>>

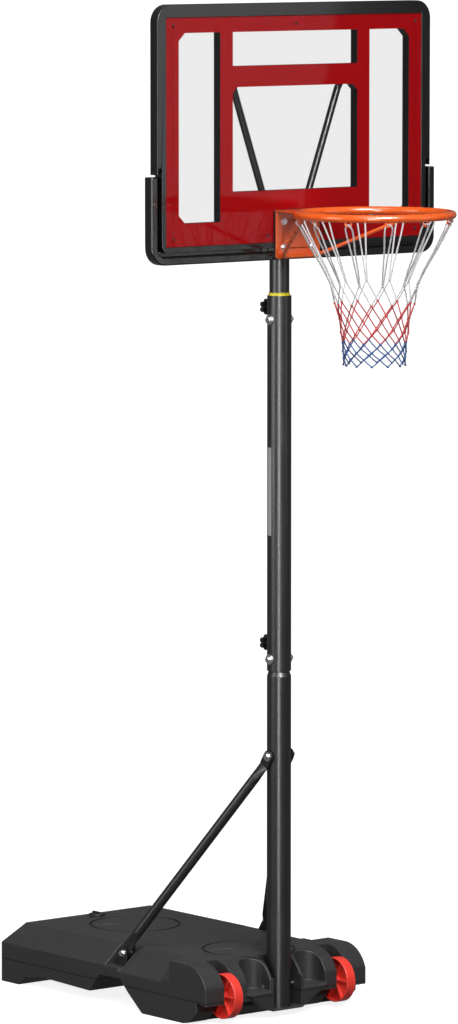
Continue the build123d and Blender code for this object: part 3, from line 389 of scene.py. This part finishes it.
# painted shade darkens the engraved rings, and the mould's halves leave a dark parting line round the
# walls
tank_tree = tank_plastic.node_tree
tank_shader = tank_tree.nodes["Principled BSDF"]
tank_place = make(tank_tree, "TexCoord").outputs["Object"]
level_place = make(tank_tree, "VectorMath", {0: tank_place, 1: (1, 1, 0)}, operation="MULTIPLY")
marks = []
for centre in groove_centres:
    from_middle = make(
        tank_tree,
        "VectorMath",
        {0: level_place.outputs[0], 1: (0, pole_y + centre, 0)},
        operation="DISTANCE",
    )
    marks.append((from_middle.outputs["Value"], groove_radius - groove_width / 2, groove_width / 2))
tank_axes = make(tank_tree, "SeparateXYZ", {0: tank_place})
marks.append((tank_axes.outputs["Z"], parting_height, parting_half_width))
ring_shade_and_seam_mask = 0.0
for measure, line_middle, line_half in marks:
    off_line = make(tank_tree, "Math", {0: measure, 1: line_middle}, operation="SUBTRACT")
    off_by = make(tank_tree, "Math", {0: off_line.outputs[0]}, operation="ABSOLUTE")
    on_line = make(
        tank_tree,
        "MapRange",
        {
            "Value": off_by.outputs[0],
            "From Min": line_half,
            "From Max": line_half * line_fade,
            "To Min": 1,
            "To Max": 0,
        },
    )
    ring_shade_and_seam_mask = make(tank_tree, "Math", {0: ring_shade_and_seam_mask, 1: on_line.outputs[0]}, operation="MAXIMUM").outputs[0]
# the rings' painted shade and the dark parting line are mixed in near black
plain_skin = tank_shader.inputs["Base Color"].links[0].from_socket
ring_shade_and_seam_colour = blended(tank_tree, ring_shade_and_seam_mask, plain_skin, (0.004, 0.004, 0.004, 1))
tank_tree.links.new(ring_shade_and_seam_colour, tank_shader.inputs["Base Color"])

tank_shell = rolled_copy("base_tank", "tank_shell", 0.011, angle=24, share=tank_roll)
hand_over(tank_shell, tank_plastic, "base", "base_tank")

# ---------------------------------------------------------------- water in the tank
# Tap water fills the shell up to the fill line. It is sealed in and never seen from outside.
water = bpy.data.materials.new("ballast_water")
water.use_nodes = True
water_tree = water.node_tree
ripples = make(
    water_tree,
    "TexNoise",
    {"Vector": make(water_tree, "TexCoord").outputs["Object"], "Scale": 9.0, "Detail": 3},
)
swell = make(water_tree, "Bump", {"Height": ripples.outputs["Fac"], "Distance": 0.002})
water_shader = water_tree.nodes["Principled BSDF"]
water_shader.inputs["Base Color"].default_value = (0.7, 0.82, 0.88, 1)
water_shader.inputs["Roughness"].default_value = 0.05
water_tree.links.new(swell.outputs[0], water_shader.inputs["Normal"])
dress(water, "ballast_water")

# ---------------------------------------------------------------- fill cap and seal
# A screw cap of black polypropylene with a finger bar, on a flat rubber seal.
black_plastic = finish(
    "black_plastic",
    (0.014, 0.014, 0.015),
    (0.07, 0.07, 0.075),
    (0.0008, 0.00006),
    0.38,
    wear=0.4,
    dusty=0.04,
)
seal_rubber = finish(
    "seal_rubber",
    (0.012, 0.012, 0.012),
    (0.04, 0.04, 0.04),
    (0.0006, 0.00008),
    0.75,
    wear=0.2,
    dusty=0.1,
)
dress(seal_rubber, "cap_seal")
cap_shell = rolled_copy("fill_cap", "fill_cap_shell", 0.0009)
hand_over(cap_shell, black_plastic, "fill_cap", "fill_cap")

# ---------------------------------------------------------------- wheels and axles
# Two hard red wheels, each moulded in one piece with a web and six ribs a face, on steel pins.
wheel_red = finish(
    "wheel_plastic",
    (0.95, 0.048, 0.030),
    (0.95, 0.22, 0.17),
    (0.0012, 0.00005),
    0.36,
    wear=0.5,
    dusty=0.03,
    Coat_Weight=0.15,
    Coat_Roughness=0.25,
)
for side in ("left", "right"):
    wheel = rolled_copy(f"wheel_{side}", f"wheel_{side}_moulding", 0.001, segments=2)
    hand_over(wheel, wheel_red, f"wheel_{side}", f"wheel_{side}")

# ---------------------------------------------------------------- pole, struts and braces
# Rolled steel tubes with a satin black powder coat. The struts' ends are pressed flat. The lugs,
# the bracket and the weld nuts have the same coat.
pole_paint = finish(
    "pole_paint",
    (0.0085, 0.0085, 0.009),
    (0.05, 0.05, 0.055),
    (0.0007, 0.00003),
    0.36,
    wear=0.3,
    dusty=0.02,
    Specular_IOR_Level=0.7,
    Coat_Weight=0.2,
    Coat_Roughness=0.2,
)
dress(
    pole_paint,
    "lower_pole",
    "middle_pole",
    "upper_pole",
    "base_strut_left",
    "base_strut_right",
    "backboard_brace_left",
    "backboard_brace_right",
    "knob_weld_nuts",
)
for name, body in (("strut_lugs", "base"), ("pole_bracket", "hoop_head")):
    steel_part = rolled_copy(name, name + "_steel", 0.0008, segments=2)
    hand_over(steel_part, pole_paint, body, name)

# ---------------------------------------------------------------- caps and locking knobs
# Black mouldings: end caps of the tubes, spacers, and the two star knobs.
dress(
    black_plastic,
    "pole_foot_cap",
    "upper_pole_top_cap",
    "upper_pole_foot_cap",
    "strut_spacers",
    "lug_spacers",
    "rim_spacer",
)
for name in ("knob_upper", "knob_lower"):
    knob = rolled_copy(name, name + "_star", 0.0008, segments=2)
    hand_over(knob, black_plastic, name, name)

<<

▸ Problem requirements
Copy all of the data. Keep every word exactly as it is.

▸ Completed task
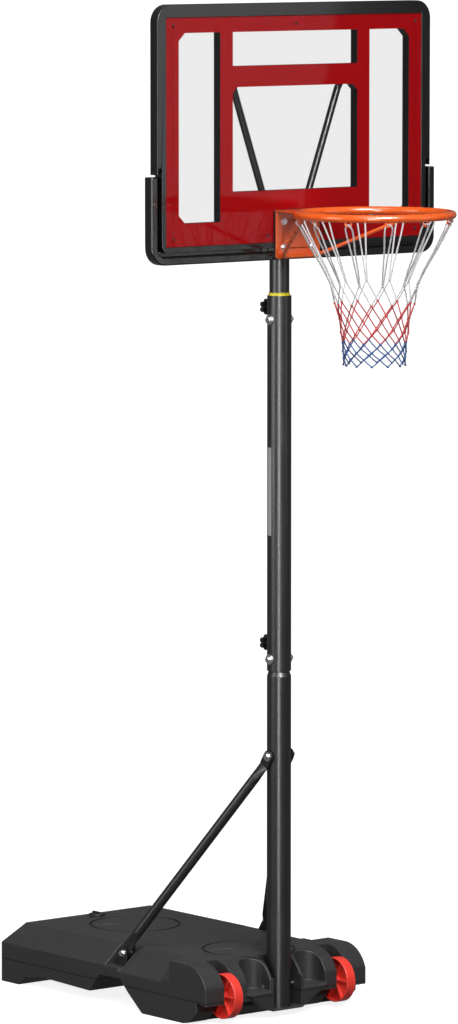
Continue the build123d and Blender code for this object: part 3, from line 389 of scene.py. This part finishes it.
# painted shade darkens the engraved rings, and the mould's halves leave a dark parting line round the
# walls
tank_tree = tank_plastic.node_tree
tank_shader = tank_tree.nodes["Principled BSDF"]
tank_place = make(tank_tree, "TexCoord").outputs["Object"]
level_place = make(tank_tree, "VectorMath", {0: tank_place, 1: (1, 1, 0)}, operation="MULTIPLY")
marks = []
for centre in groove_centres:
    from_middle = make(
        tank_tree,
        "VectorMath",
        {0: level_place.outputs[0], 1: (0, pole_y + centre, 0)},
        operation="DISTANCE",
    )
    marks.append((from_middle.outputs["Value"], groove_radius - groove_width / 2, groove_width / 2))
tank_axes = make(tank_tree, "SeparateXYZ", {0: tank_place})
marks.append((tank_axes.outputs["Z"], parting_height, parting_half_width))
ring_shade_and_seam_mask = 0.0
for measure, line_middle, line_half in marks:
    off_line = make(tank_tree, "Math", {0: measure, 1: line_middle}, operation="SUBTRACT")
    off_by = make(tank_tree, "Math", {0: off_line.outputs[0]}, operation="ABSOLUTE")
    on_line = make(
        tank_tree,
        "MapRange",
        {
            "Value": off_by.outputs[0],
            "From Min": line_half,
            "From Max": line_half * line_fade,
            "To Min": 1,
            "To Max": 0,
        },
    )
    ring_shade_and_seam_mask = make(tank_tree, "Math", {0: ring_shade_and_seam_mask, 1: on_line.outputs[0]}, operation="MAXIMUM").outputs[0]
# the rings' painted shade and the dark parting line are mixed in near black
plain_skin = tank_shader.inputs["Base Color"].links[0].from_socket
ring_shade_and_seam_colour = blended(tank_tree, ring_shade_and_seam_mask, plain_skin, (0.004, 0.004, 0.004, 1))
tank_tree.links.new(ring_shade_and_seam_colour, tank_shader.inputs["Base Color"])

tank_shell = rolled_copy("base_tank", "tank_shell", 0.011, angle=24, share=tank_roll)
hand_over(tank_shell, tank_plastic, "base", "base_tank")

# ---------------------------------------------------------------- water in the tank
# Tap water fills the shell up to the fill line. It is sealed in and never seen from outside.
water = bpy.data.materials.new("ballast_water")
water.use_nodes = True
water_tree = water.node_tree
ripples = make(
    water_tree,
    "TexNoise",
    {"Vector": make(water_tree, "TexCoord").outputs["Object"], "Scale": 9.0, "Detail": 3},
)
swell = make(water_tree, "Bump", {"Height": ripples.outputs["Fac"], "Distance": 0.002})
water_shader = water_tree.nodes["Principled BSDF"]
water_shader.inputs["Base Color"].default_value = (0.7, 0.82, 0.88, 1)
water_shader.inputs["Roughness"].default_value = 0.05
water_tree.links.new(swell.outputs[0], water_shader.inputs["Normal"])
dress(water, "ballast_water")

# ---------------------------------------------------------------- fill cap and seal
# A screw cap of black polypropylene with a finger bar, on a flat rubber seal.
black_plastic = finish(
    "black_plastic",
    (0.014, 0.014, 0.015),
    (0.07, 0.07, 0.075),
    (0.0008, 0.00006),
    0.38,
    wear=0.4,
    dusty=0.04,
)
seal_rubber = finish(
    "seal_rubber",
    (0.012, 0.012, 0.012),
    (0.04, 0.04, 0.04),
    (0.0006, 0.00008),
    0.75,
    wear=0.2,
    dusty=0.1,
)
dress(seal_rubber, "cap_seal")
cap_shell = rolled_copy("fill_cap", "fill_cap_shell", 0.0009)
hand_over(cap_shell, black_plastic, "fill_cap", "fill_cap")

# ---------------------------------------------------------------- wheels and axles
# Two hard red wheels, each moulded in one piece with a web and six ribs a face, on steel pins.
wheel_red = finish(
    "wheel_plastic",
    (0.95, 0.048, 0.030),
    (0.95, 0.22, 0.17),
    (0.0012, 0.00005),
    0.36,
    wear=0.5,
    dusty=0.03,
    Coat_Weight=0.15,
    Coat_Roughness=0.25,
)
for side in ("left", "right"):
    wheel = rolled_copy(f"wheel_{side}", f"wheel_{side}_moulding", 0.001, segments=2)
    hand_over(wheel, wheel_red, f"wheel_{side}", f"wheel_{side}")

# ---------------------------------------------------------------- pole, struts and braces
# Rolled steel tubes with a satin black powder coat. The struts' ends are pressed flat. The lugs,
# the bracket and the weld nuts have the same coat.
pole_paint = finish(
    "pole_paint",
    (0.0085, 0.0085, 0.009),
    (0.05, 0.05, 0.055),
    (0.0007, 0.00003),
    0.36,
    wear=0.3,
    dusty=0.02,
    Specular_IOR_Level=0.7,
    Coat_Weight=0.2,
    Coat_Roughness=0.2,
)
dress(
    pole_paint,
    "lower_pole",
    "middle_pole",
    "upper_pole",
    "base_strut_left",
    "base_strut_right",
    "backboard_brace_left",
    "backboard_brace_right",
    "knob_weld_nuts",
)
for name, body in (("strut_lugs", "base"), ("pole_bracket", "hoop_head")):
    steel_part = rolled_copy(name, name + "_steel", 0.0008, segments=2)
    hand_over(steel_part, pole_paint, body, name)

# ---------------------------------------------------------------- caps and locking knobs
# Black mouldings: end caps of the tubes, spacers, and the two star knobs.
dress(
    black_plastic,
    "pole_foot_cap",
    "upper_pole_top_cap",
    "upper_pole_foot_cap",
    "strut_spacers",
    "lug_spacers",
    "rim_spacer",
)
for name in ("knob_upper", "knob_lower"):
    knob = rolled_copy(name, name + "_star", 0.0008, segments=2)
    hand_over(knob, black_plastic, name, name)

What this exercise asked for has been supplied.